Mon deuxième point tient à ce que l’on ne peut pas voir. Il tient à l’émergence. Il est toujours chose aisée que de relever le pourcentage que Spotify refile aux artistes qui sont sur sa plateforme afin de l’accuser d’exploitation capitaliste sauvage, mais l’on oublie trop souvent que ces plateformes, en offrant la possibilité d’un succès fulgurant, sont à l’origine de la création des dizaines de groupes qui, dans un monde DIY et non digital, n’auraient pas pris la peine de sortir plus d’un morceau.
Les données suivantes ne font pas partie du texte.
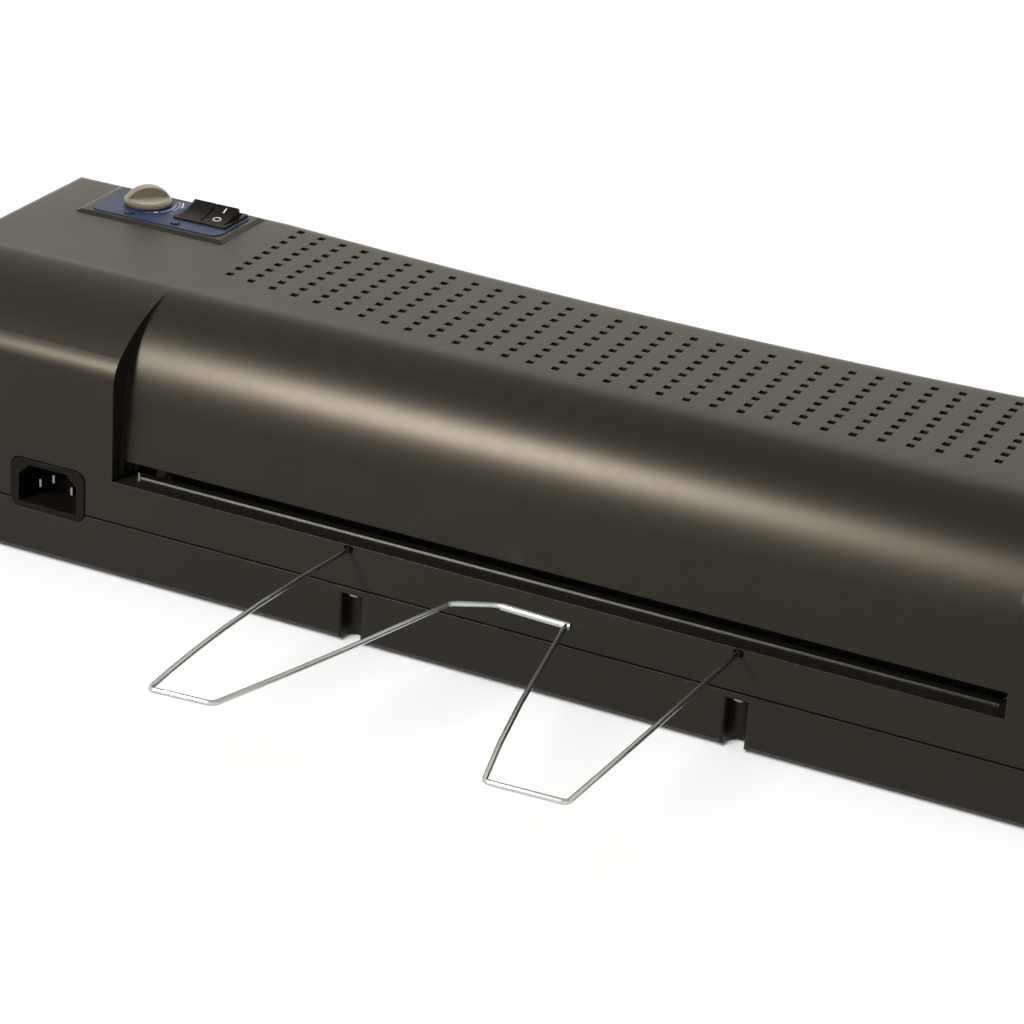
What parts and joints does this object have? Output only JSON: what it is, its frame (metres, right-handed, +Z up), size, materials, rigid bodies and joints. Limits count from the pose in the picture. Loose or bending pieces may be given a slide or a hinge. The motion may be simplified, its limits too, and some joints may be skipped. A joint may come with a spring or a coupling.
{
  "type": "pouch laminator",
  "caption": "Table-top pouch laminator with a recessed exit hump, vented top, control pod, mains inlet, wire exit rack and a geared roller train.",
  "frame": {"origin": "bottom centre of the whole machine, rubber feet and wire rack included", "axes": "+X along the length from the control end to the plain end, +Y from the exit side to the feed side, +Z up"},
  "size_m": [0.505, 0.381, 0.1145],
  "materials": {
    "housing": "satin, fine grained",
    "black_plastic": "satin",
    "label": "printed film",
    "knob": "satin",
    "lamp_green": "tinted, dark",
    "lamp_red": "tinted, dark",
    "plated_wire": "polished",
    "bright_steel": "bright",
    "sheet_steel": "zinc plated",
    "feet_rubber": "matt",
    "hot_rubber": "matt silicone",
    "pull_rubber": "matt silicone",
    "gear_plastic": "natural nylon",
    "aluminium_plate": "extruded",
    "ceramic": "moulded",
    "brass": "machined",
    "board": "solder mask",
    "components": "moulded",
    "wire_skin": "insulated wire"
  },
  "bodies": {
    "housing": {"base_shell": "housing", "upper_cover": "housing", "control_label": "label", "rotary_control": "black_plastic", "switch_bezel": "black_plastic", "switch_terminals": "brass", "ready_lamp": "lamp_green", "power_lamp": "lamp_red", "inlet_socket": "black_plastic", "inlet_pins": "bright_steel", "exit_guide": "bright_steel", "rubber_feet": "feet_rubber", "case_screws": "bright_steel", "side_frame_left": "sheet_steel", "side_frame_right": "sheet_steel", "tie_rods": "bright_steel", "roller_bushes": "gear_plastic", "nip_springs": "sheet_steel", "heater_shoe_lower": "aluminium_plate", "heater_shoe_upper": "aluminium_plate", "thermostat": "ceramic", "idler_stud": "bright_steel", "drive_motor": "sheet_steel", "motor_bracket": "sheet_steel", "bracket_spacers": "bright_steel", "feed_guide_lower": "sheet_steel", "feed_guide_upper": "sheet_steel", "mid_guide_lower": "sheet_steel", "mid_guide_upper": "sheet_steel", "circuit_board": "board", "board_relay": "components", "board_capacitor": "components", "board_spacers": "gear_plastic", "inner_wires": "wire_skin"},
    "knob": {"temperature_knob": "knob", "knob_shaft": "bright_steel"},
    "power_switch": {"power_rocker": "black_plastic"},
    "mode_switch": {"mode_rocker": "black_plastic"},
    "rack": {"rack_wire_left": "plated_wire", "rack_wire_right": "plated_wire", "rack_sleeve": "plated_wire"},
    "hot_lower": {"hot_roller_lower": "hot_rubber", "hot_shaft_lower": "bright_steel", "hot_gear_lower": "gear_plastic"},
    "hot_upper": {"hot_roller_upper": "hot_rubber", "hot_shaft_upper": "bright_steel", "hot_gear_upper": "gear_plastic"},
    "pull_lower": {"pull_roller_lower": "pull_rubber", "pull_shaft_lower": "bright_steel", "pull_gear_lower": "gear_plastic"},
    "pull_upper": {"pull_roller_upper": "pull_rubber", "pull_shaft_upper": "bright_steel", "pull_gear_upper": "gear_plastic"},
    "idler": {"idler_gear": "gear_plastic"},
    "motor_drive": {"motor_pinion": "brass", "motor_shaft": "bright_steel"}
  },
  "joints": [
    {"name": "knob_turn", "type": "hinge", "parent": "housing", "child": "knob", "pos_m": [-0.2077, 0.06471, 0.1073], "axis": [0, 0, 1], "range_deg": [-150, 120]},
    {"name": "power_press", "type": "hinge", "parent": "housing", "child": "power_switch", "pos_m": [-0.1738, 0.06551, 0.1044], "axis": [1, 0, 0], "range_deg": [-30, 0]},
    {"name": "mode_press", "type": "hinge", "parent": "housing", "child": "mode_switch", "pos_m": [-0.1842, 0.06551, 0.1044], "axis": [1, 0, 0], "range_deg": [-30, 0]},
    {"name": "rack_pull", "type": "slide", "parent": "housing", "child": "rack", "axis": [0, -0.9995, 0.0305], "range_m": [0, 0.01]},
    {"name": "hot_lower_spin", "type": "hinge", "parent": "housing", "child": "hot_lower", "pos_m": [0.0225, 0.03851, 0.0305], "axis": [1, 0, 0], "continuous": true},
    {"name": "hot_upper_spin", "type": "hinge", "parent": "housing", "child": "hot_upper", "pos_m": [0.0225, 0.03851, 0.0565], "axis": [1, 0, 0], "continuous": true},
    {"name": "pull_lower_spin", "type": "hinge", "parent": "housing", "child": "pull_lower", "pos_m": [0.0225, -0.01549, 0.0305], "axis": [1, 0, 0], "continuous": true},
    {"name": "pull_upper_spin", "type": "hinge", "parent": "housing", "child": "pull_upper", "pos_m": [0.0225, -0.01549, 0.0565], "axis": [1, 0, 0], "continuous": true},
    {"name": "idler_spin", "type": "hinge", "parent": "housing", "child": "idler", "pos_m": [0.0225, 0.01151, 0.0305], "axis": [1, 0, 0], "continuous": true},
    {"name": "motor_spin", "type": "hinge", "parent": "housing", "child": "motor_drive", "pos_m": [0.0225, 0.01151, 0.0505], "axis": [1, 0, 0], "continuous": true}
  ],
  "couplings": [
    {"joint": "hot_upper_spin", "follows": "hot_lower_spin", "ratio": -1},
    {"joint": "pull_lower_spin", "follows": "hot_lower_spin", "ratio": 1},
    {"joint": "pull_upper_spin", "follows": "hot_lower_spin", "ratio": -1},
    {"joint": "idler_spin", "follows": "hot_lower_spin", "ratio": -0.92857},
    {"joint": "motor_spin", "follows": "hot_lower_spin", "ratio": 2.1667}
  ]
}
L’agrégation qu’elles permettent est un formidable excitant. Si l’on ajoute à cela qu’elles permettent aux groupes de se sentir entrepreneurs plus que simples employés, elles ont assurément comme avantage de créer l’innovation là où un label l’étouffe. Je le répète ainsi, le label est a priori devenu un bon à rien. Un parasite. Il a son compte Bandcamp, son site Internet, sa page Facebook, ses vidéos Instagram, autant d’outils qui cannibalisent ceux des artistes dont il “fait la promotion” (exploite, pour de vrai). Célébrons ainsi la mort des labels de musique tels qu’on les a connus.
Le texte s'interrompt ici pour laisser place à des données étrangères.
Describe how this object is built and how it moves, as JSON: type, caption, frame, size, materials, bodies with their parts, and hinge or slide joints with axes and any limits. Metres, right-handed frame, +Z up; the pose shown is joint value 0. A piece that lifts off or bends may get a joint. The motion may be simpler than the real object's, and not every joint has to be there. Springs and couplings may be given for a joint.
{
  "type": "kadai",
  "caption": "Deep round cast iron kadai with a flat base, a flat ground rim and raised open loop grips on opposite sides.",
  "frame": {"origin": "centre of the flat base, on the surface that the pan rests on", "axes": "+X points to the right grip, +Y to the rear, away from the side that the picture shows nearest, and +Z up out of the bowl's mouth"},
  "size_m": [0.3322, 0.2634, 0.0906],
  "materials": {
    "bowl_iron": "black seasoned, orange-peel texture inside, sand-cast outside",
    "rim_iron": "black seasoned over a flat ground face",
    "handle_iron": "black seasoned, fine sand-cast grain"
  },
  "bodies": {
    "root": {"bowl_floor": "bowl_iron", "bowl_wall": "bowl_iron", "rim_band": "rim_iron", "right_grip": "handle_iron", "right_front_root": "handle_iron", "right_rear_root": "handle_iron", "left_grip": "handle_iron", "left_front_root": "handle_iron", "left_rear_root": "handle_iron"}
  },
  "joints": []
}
Le label peut jouer un rôle essentiel

La mort des labels de musique doit laisser place… aux labels de musique, 2.0 (pour un temps au moins). C’est une sorte de “Le Roi est mort, vive le Roi”. Les labels jouent (ou peuvent en effet jouer) un rôle essentiel dont l’importance semble destinée à s’accentuer, et ce, pour plusieurs raisons. Ce rôle tient à la définition même du mot label qui emprunte aux racines de la langue anglaise. Un label, c’est une “étiquette”. Si je m’en tiens à mon Robert historique de la langue française, c’est une bande de tissu depuis 1320, et une “marque distinctive” depuis la fin du 17ème.
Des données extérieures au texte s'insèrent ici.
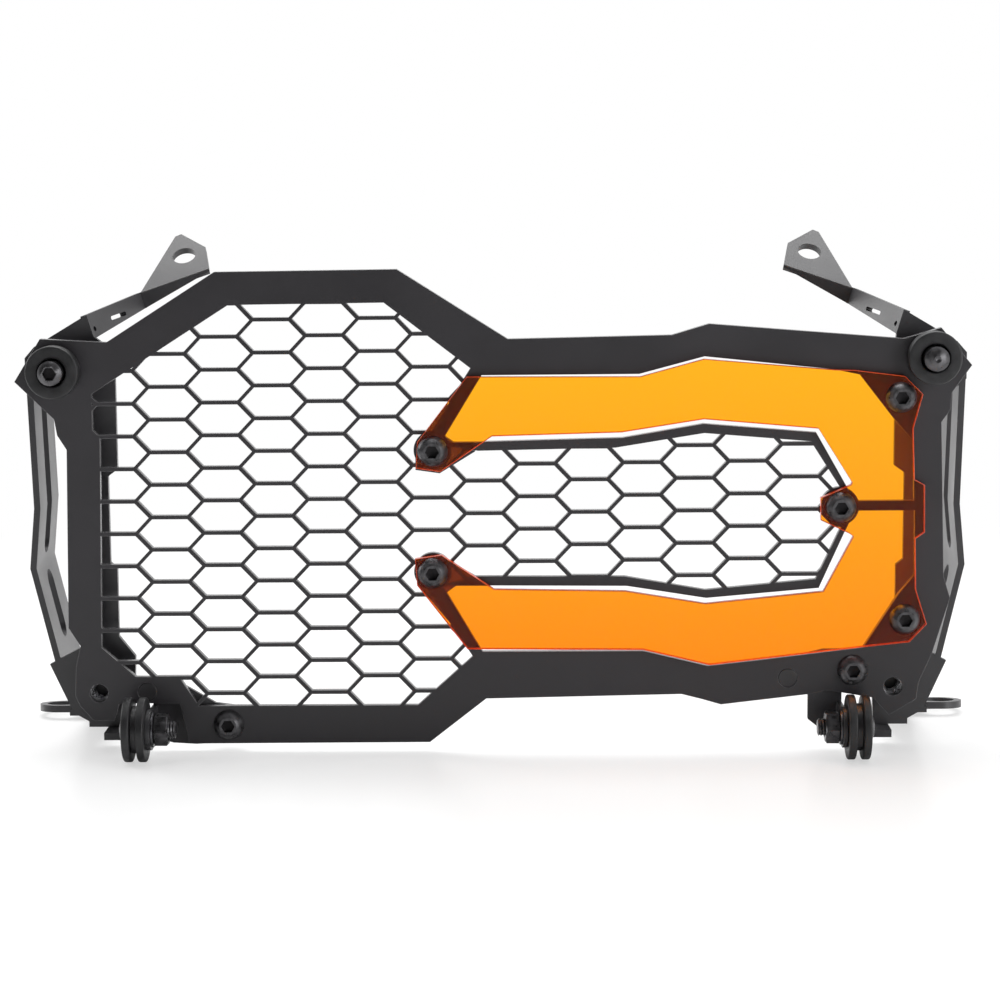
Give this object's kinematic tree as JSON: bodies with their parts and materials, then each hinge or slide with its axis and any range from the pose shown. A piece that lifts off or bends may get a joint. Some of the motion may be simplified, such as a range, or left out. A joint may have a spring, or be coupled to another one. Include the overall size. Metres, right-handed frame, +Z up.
{
  "type": "motorcycle headlight guard",
  "caption": "Folding headlight guard: honeycomb sheet grille with an amber lens plate, two bent side brackets, rubber foot hinges and corner snap studs.",
  "frame": {"origin": "middle of the part's box in x and y, on the ground that its rollers stand on", "axes": "+X to the guard's right as seen from in front of the motorcycle, +Y back towards the motorcycle, +Z up"},
  "size_m": [0.3382, 0.0966, 0.1757],
  "materials": {
    "grille_coat": "satin black powder coat",
    "amber_lens": "clear amber sheet",
    "screw_steel": "black oxide",
    "bracket_coat": "satin black powder coat",
    "grommet_rubber": "matt",
    "insert_steel": "black oxide",
    "rivet_coat": "satin black",
    "roller_rubber": "matt"
  },
  "bodies": {
    "brackets": {"side_bracket_left": "bracket_coat", "side_bracket_right": "bracket_coat", "hinge_roller_left": "roller_rubber", "hinge_roller_right": "roller_rubber", "snap_stud_left": "screw_steel", "snap_stud_right": "screw_steel", "stud_nut_left": "screw_steel", "stud_nut_right": "screw_steel"},
    "grille": {"front_grille": "grille_coat", "amber_lens": "amber_lens", "lens_screws": "screw_steel", "lens_nuts": "screw_steel", "corner_grommet_left": "grommet_rubber", "corner_grommet_right": "grommet_rubber", "threaded_insert_left": "insert_steel", "threaded_insert_right": "insert_steel", "hinge_leaf_left": "bracket_coat", "hinge_leaf_right": "bracket_coat", "leaf_rivets": "rivet_coat", "leaf_screws": "screw_steel", "leaf_nuts": "screw_steel", "hinge_bolt_left": "screw_steel", "hinge_bolt_right": "screw_steel", "hinge_washer_left": "screw_steel", "hinge_washer_right": "screw_steel", "hinge_nut_left": "screw_steel", "hinge_nut_right": "screw_steel"}
  },
  "joints": [
    {"name": "grille_fold", "type": "hinge", "parent": "brackets", "child": "grille", "pos_m": [0, -0.03728, 0.011], "axis": [1, 0, 0], "range_deg": [0, 90]}
  ]
}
La langue française a été la première à lui donner un sens qualitatif, en 1963. Que l’on bouffe nos poulets label rouge ou que l’on écoute un artiste du label Drag City, ont se fie à une qualité supposée. Le mot label se définit ainsi comme un “caractère ou groupe de caractères servant à identifier un ensemble de données constituant une unité dans un ensemble plus vaste” (Robert, 1995). Tout est là, je crois.

Le label de musique, c’est une marque au fer rouge qui est posée sur un artiste peu connu. Si l’on s’en tient au McKinsey Global Institute, le volume mondial de données double tous les trois ans et 90% des données mondiales ont été créées au cours des deux dernières années. C’est… beaucoup. Le monde de la musique, petit ecosystème mal huilé, n’échappe pas à cette tendance. Je m’étonne à chaque virée sur Bandcamp du nombre de groupes qui ont trouvé l’envie de publier une musique sur cette plateforme en libre accès. Je n’utilise pas Spotify, mais j’imagine qu’il en va très largement de même sur cette plateforme aussi. Le label peut donc faire émerger ce qui doit émerger, mettre un coup de projecteur sur des groupes comme Dumb, ou TH da Freak (pour parler de ce qui se fait de mieux actuellement).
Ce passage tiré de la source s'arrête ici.